100% bullshit.  The guy would have to be nuts to channel any of that nonsense.

Let's say you are a very large and very talented NBA type player.  You can make the same dumpsters full of cash for working winters in:
a) Cleveland, Ohio
b) Chicago, Illinois
c) Miami, Florida

Duh.

Let's make the argument a little more complex.  You have two amigos who also happen to be very large and very talented NBA type players.  Each of them has shared their preference to avoid working in the frozen tundra and indicated their respective desire to toil amidst the palm trees and warm breezes.  You would choose to:
a) Be loyal to Lake Erie because you really prefer walleye fishing.
b) Go to the winter weather suckfest capital to show your individuality.
c) Find a house on the intercoastal that comes with a big boat that you can use year 'round.

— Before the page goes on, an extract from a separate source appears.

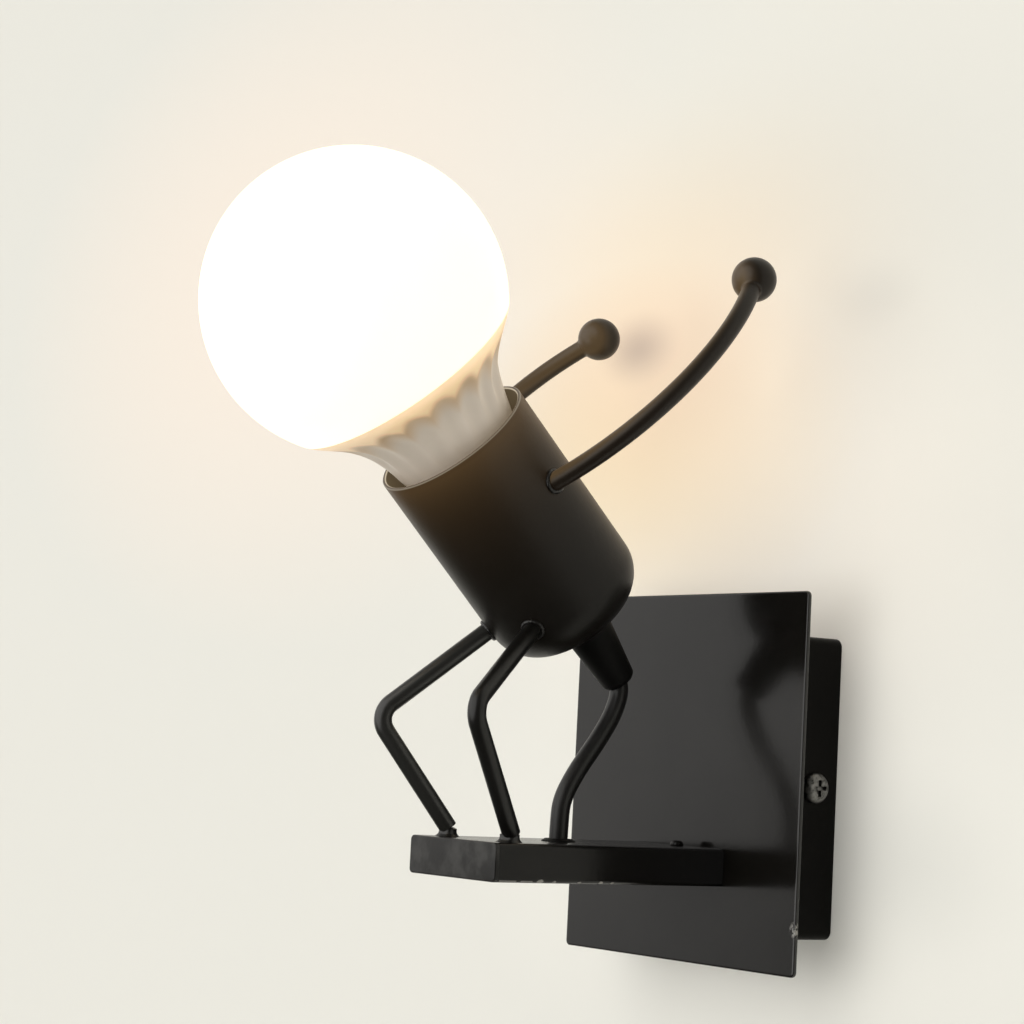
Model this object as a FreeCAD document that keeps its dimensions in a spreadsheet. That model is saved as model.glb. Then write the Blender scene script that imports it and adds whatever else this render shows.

The bleating that arose from the rejected cities' press after James solved the riddle of the ages and announced he was going to work in Miami was an illustration of how gullible sports fans can be.  The same guys who spent all that time creating the drama attacked the phoniness of James actions after he made his choice. 

Duh again. 

James is a sports mercenary.  Anyone who thought otherwise was deluded.  There's nothing wrong with going to work hard for the most money you can get, and you can only work for one team at a time.  Everybody but one would come up short. 

I could rail on, but I have to confess that this entire show has worn thin for me.  I am pleased that I am not one of the people from Cleveland who seemed to be so emotionally vested in this decision, as they have some genuine problems that need to be addressed. 

For the rest of us, we must hurry to enjoy the summer here in the winter weather suckfest capital and decide later how our bleak lives will be tolerable without LeBron.  I may cut back on my annual six minutes of NBA watching.

Sunday, July 4, 2010

4th of July

Bet you didn't know:  under federal law, I cannot write anything meaningful today as it is a holiday.

That's my story, and I'm stickin' to it.